The way out came through absorbing music from all over the world, especially Steve Reich (who had done so much to supplant the previous generation of composers), gamelan music, polyrhythmic music from Africa, the music of another singular avant-garde composer, Conlon Nancarrow, Bartók again, the the pianism of Thelonious Monk and Bill Evans.

After the interim Horn Trio (to be played November 10) came the two books of Études. This is a work that exploded onto the classical scene, won the Gravemeyer Award in 1986, and quickly established itself as one of the greatest masterpieces in the piano literature, an extension of the legacy of Beethoven, Chopin, Debussy, and Scriabin.

Pluperfectly typical of Ligeti’s work, the music sits alone at the apex of musical history, where it seems to have added its own step. The elements of listening that went into the Études appear as memories, and the piece expands what had been possible at the piano. Listeners to the premiere recording had to frequently pick up the CD jewel case to confirm that indeed there was only one pianist playing, when often it seemed like two or more.

Aimard commented, “A creator with enough imagination can transform how an instruments sounds and how one plays it. [The Études] bring the player and listener to reconsider musical parameters. At some moments you don’t know if you hear a rhythm or a texture, at some moments you don’t know if you hear a polyphony. This is a way to challenge the traditional categories.”

Preceded by a lecture-demonstration March 5, Aimard will play 12 of the 18 Études, and complete the March 6 concert with Beethoven’s “Hammerklavier” Sonata, Op. 106. He hears both works as “music that in different ways crosses the borders, each…show[s] [where] modern music [was] and what put that in danger. There is a type of creator that needs to challenge the instrument and go beyond. They enlarge the possibilities of the instrument.”
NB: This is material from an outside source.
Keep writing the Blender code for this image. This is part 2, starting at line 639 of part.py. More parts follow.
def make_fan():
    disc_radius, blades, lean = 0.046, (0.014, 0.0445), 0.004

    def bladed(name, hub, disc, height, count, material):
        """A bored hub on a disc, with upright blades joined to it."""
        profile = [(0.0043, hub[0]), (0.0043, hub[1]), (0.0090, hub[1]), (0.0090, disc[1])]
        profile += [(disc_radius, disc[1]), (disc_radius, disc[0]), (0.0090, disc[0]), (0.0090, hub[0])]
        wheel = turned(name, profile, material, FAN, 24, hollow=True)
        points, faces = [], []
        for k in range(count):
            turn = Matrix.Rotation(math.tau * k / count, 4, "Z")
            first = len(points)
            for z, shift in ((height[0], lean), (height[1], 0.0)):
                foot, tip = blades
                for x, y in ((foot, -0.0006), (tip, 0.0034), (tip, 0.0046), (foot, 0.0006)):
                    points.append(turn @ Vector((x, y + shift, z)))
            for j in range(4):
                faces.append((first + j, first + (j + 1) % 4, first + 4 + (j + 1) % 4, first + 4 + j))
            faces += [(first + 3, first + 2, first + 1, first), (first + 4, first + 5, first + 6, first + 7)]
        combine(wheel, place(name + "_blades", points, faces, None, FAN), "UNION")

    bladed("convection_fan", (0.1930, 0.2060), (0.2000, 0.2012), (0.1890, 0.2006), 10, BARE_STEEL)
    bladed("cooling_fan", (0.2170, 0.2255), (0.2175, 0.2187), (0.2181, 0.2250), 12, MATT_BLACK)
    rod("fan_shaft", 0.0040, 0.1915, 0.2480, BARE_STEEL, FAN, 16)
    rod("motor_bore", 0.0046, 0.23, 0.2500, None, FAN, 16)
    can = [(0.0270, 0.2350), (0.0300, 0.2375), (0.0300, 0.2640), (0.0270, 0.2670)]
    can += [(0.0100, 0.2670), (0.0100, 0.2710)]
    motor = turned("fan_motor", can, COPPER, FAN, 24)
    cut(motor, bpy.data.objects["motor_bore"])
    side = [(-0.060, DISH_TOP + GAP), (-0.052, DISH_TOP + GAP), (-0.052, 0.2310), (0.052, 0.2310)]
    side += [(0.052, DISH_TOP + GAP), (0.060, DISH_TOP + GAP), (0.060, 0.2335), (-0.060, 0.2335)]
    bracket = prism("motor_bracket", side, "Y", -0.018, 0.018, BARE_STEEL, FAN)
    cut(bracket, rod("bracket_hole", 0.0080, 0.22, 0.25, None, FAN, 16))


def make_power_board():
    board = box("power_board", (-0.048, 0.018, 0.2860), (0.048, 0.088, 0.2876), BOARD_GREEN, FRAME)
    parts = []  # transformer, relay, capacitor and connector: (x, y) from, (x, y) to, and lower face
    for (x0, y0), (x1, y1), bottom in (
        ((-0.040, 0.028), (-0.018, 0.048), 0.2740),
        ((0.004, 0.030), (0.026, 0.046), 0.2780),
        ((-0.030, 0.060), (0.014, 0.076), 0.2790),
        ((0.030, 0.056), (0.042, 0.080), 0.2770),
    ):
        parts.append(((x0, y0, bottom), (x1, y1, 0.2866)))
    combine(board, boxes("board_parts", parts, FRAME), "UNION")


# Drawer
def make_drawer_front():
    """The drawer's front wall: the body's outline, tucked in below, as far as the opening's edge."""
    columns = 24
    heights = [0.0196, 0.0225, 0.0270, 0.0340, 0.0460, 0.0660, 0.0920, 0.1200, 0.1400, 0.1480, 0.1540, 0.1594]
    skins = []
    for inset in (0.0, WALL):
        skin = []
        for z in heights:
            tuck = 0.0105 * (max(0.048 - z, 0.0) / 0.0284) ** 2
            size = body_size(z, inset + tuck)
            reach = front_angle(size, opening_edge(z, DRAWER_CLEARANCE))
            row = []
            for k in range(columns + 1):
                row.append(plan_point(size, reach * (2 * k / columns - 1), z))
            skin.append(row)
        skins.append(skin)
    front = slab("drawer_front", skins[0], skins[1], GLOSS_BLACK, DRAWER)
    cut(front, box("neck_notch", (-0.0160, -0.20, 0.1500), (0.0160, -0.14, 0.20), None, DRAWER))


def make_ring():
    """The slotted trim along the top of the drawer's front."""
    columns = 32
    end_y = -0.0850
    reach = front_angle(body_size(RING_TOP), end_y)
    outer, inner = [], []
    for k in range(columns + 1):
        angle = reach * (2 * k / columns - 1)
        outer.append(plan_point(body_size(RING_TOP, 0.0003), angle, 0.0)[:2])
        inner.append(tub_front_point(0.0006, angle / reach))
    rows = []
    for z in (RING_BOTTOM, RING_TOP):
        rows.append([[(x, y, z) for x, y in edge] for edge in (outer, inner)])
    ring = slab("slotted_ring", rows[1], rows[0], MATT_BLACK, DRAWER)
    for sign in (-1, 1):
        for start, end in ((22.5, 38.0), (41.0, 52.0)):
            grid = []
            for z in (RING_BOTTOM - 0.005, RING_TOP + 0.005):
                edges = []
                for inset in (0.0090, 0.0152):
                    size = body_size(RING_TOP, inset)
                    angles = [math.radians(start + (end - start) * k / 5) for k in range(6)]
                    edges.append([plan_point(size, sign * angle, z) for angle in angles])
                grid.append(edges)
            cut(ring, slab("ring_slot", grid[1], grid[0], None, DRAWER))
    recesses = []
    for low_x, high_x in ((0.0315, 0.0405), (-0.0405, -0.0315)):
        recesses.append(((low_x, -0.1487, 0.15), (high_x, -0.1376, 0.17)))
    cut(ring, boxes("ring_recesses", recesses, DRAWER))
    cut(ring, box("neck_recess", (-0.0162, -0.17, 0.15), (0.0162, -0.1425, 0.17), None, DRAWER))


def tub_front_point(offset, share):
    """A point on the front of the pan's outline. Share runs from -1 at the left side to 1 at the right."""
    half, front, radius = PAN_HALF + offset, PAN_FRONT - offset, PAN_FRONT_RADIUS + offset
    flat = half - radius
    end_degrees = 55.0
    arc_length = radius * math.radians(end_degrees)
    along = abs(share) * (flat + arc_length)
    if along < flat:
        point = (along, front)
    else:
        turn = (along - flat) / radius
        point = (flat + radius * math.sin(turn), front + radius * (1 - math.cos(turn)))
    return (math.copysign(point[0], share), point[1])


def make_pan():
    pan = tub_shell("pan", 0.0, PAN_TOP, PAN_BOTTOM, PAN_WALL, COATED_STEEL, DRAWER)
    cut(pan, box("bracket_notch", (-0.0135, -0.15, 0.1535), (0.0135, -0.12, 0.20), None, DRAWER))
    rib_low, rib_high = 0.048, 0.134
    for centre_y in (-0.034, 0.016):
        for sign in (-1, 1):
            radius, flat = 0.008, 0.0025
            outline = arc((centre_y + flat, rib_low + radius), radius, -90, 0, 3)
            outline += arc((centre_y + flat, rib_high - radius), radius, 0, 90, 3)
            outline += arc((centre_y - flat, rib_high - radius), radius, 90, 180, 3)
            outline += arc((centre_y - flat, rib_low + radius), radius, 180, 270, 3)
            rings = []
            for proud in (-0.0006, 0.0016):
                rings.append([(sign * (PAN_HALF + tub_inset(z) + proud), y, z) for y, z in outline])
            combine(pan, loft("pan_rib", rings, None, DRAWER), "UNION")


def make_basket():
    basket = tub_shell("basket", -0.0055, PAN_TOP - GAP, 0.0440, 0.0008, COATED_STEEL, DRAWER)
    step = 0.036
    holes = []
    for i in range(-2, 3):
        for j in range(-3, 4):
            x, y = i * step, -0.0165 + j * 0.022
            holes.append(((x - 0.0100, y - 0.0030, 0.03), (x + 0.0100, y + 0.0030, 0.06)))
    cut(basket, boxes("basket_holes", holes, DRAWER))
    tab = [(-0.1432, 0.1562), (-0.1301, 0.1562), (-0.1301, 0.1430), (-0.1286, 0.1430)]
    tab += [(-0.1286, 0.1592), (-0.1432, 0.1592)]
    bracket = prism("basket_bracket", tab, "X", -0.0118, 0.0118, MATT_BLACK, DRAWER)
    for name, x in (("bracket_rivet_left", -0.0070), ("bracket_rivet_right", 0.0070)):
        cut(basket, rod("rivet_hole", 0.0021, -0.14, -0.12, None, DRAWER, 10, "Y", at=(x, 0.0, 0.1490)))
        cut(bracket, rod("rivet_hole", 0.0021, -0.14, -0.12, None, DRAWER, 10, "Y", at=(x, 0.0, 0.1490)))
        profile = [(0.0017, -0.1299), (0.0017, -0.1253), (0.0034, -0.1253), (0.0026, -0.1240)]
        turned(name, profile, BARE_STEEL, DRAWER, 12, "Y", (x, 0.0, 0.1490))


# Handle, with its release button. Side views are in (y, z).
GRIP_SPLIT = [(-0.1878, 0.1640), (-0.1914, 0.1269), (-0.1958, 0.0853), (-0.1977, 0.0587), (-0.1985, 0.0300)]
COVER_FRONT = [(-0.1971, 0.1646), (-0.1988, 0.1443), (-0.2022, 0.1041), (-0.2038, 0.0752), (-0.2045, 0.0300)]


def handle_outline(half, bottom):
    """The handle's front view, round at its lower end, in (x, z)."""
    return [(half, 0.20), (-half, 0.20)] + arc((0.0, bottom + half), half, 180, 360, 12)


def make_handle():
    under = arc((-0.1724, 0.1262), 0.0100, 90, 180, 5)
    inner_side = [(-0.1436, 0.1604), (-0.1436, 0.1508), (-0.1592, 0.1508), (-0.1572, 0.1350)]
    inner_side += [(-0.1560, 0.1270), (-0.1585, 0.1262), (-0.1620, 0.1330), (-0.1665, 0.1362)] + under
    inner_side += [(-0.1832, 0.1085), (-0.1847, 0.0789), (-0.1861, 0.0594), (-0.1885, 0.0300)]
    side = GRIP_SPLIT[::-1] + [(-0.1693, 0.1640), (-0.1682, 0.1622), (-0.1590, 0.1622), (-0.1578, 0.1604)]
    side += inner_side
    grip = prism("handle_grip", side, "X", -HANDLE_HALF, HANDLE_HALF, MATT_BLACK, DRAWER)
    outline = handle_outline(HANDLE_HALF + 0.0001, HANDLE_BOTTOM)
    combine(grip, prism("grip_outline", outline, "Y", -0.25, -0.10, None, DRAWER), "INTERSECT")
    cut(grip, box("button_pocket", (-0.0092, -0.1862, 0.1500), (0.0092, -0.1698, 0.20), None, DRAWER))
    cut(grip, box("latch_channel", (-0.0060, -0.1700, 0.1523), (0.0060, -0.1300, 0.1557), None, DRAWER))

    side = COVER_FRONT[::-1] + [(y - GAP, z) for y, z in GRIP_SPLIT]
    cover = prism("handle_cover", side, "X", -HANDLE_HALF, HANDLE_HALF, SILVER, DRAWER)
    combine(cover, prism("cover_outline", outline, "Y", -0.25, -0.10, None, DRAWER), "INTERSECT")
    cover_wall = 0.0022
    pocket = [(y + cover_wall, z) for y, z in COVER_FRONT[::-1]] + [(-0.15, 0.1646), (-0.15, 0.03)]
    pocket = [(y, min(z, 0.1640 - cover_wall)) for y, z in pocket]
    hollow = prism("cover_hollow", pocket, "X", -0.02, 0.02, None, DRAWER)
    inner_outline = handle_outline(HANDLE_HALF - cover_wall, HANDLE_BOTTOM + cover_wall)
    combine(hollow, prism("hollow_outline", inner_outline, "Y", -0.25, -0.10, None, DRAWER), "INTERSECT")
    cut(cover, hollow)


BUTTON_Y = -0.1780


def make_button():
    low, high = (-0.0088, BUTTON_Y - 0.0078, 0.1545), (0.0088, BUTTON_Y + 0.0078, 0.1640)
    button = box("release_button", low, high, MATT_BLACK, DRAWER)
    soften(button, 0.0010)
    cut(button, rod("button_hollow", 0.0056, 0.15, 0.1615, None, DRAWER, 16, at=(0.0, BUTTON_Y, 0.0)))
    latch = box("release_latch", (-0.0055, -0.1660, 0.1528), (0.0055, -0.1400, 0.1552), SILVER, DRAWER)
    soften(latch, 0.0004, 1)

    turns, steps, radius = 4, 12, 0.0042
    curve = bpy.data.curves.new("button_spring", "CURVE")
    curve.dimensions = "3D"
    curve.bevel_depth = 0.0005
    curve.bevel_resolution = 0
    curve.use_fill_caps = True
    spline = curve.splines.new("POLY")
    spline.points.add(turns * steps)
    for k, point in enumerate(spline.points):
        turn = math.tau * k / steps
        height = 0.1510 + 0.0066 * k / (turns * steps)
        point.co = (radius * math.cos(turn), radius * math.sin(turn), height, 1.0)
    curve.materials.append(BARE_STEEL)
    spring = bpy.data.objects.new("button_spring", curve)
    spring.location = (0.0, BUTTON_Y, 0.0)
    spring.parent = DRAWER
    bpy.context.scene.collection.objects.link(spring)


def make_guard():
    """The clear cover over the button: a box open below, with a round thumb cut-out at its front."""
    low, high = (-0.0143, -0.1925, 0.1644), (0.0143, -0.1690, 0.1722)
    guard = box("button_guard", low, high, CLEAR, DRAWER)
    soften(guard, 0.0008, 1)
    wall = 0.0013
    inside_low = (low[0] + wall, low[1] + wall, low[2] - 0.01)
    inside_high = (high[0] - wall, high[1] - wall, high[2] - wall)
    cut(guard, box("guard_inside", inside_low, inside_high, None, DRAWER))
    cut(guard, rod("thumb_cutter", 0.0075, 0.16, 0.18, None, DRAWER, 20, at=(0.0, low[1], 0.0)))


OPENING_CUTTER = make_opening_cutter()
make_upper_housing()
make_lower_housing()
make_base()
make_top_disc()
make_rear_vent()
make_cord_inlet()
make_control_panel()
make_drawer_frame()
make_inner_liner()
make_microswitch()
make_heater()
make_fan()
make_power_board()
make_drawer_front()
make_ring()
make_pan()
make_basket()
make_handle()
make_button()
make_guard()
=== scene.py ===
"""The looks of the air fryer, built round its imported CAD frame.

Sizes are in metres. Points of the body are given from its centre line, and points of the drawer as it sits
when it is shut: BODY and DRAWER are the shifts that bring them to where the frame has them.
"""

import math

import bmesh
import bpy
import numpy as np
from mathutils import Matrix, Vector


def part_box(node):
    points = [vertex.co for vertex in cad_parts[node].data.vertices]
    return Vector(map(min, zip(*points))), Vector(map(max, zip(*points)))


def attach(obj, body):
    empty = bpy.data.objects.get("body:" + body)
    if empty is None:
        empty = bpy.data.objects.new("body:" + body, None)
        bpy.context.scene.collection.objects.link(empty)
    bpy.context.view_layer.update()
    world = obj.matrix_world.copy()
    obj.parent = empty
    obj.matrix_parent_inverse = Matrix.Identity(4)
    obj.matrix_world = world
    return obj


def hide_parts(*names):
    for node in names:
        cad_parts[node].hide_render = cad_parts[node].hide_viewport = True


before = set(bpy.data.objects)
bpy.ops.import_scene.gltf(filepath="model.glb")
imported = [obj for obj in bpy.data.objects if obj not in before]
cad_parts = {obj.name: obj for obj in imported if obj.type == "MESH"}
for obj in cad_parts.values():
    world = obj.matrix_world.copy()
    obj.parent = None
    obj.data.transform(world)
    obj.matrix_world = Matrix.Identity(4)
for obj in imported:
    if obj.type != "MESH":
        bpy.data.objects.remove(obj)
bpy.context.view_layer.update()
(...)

That was one of Ligeti’s most consistent values, something that marked his individual voice. “Later on in his last period,” added Aimard, “his way to integrate extreme differences from the entire world, to integrate with a huge unity, is remarkable. The creator integrates huge influences while maintaining personal artistic integrity.”

University of Chicago Presents’ Ligeti Series opens with the Arditti Quartet, 7:30 p.m. Friday at Mandel Hall. chicagopresents.uchicago.edu.